The Last Novel, 2007

 

M:  In November 1919, after a solar eclipse had irrefutably verified Einstein’s concept of Relativity, British physicists convened a major press gathering to announce it.  The New York Times assigned the story to a man named Henry Crouch—a golf reporter.

 

S: America!  Again.

 

M:        What, still alive at twenty-two,

 A fine upstanding lad like you?

 

S: Kingsmill’s parody of A.E. Housman, misquoted; it’s clean not fine.  In any case, twenty-two, being the year my son did not surpass.

 

A Prairie Lights Books receipt indicating the book was purchased on 9/17/08. Remembering that, although I have been in Prairie Lights dozens of times, I was definitely not in Iowa City in September of 2008.

 

A receipt indicating I purchased it from aa internet bookseller called HollyLooyaBooks on 1/11/10.

 

M: Books weaken the memory.

      Says Plato in the Phaedrus.

 

S: Imagine what Plato would think of computers, the internet.

 

M: Future generations will regard Bob Dylan with the awe reserved for Blake, Whitman, Picasso, and the like.

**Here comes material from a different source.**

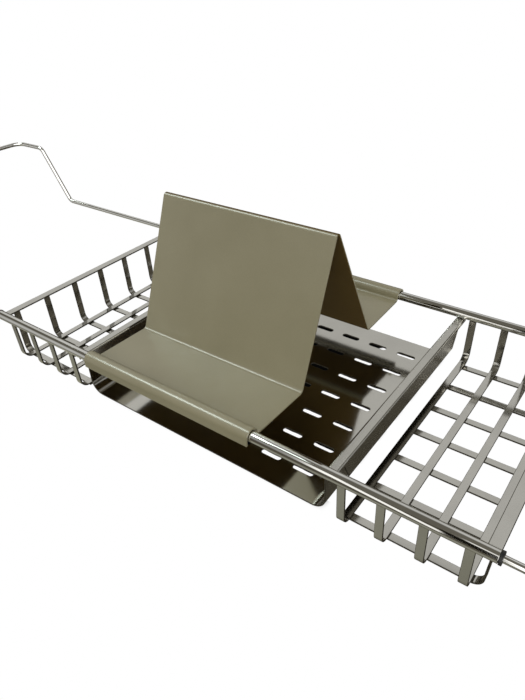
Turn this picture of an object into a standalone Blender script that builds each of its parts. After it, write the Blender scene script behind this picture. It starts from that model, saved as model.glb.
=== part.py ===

Said an otherwise seemingly rational writer named Jonathan Lethem.

 

S: I wonder what M would think of Dylan receiving the Mobil Prize.  Actually, I guess we know.  I wonder if Lethem has seen this?  Will ask him–he’s one of the writers I have conversed with over the internet.

 

 

Markson died, alone, in 2010, three years after he finished The Last Novel, the fourth of what critics have informally titled The Notecard Quartet.  He feels alive in these pages, as long as readers keep him so.